1999 NATO bombing of the Federal Republic of Yugoslavia


EC-130 Commando Solo was used in propaganda warfare during the 1999 NATO bombing of the Federal Republic of Yugoslavia with questionable success. Production was very cheap, below local TV standards in Federal Republic of Yugoslavia with slide show and narration based news. Quality of reception was very poor and area of coverage was rather small.

Iraq War


During the 2000s, the EC-130 Commando Solo has been used to broadcast information and propaganda for the United States over a variety of television and radio frequencies. It has been used in several areas of operation, including Bosnia and Iraq.

Pirate television


In 1969, news stories began to appear in the United Kingdom that Ronan O'Rahilly, the founder of the pirate radio ship based service called Radio Caroline, which at that time was not on the air, was about to launch Caroline Television instead.[3] His plans called for two aircraft, one in service and one as a relief, which would transmit commercial television programs to Britain by Stratovision. Although these stories continued for some time, nothing became of the project. To date[when?] no pirate radio or television service has ever operated by means of Stratovision.

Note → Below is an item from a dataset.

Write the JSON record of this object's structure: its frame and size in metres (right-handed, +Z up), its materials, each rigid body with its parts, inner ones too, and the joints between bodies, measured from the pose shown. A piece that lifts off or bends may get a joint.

Use as a temporary service


The advent of fibre optic cable television systems and direct broadcast satellite services has supplanted Stratovision as a permanent means of television delivery. The Stratovision concept continues to be used as a stop-gap measure where land-based transmitters are not possible and where large areas of territory need to be served with a television program.



  1. ^ Air & Space magazine, Vol 22 No 3, August 2007, "Broadcast Bomber", p. 18
  2. ^ Guido Sapienza "Il sistema televisivo cubano", p. 67
  3. ^ Simons, Graham M. (2012). B-29 Superfortress: Giant Bomber of World War Two and Korea. Barnsley, England: Pen & Sword. ISBN 9781783376193.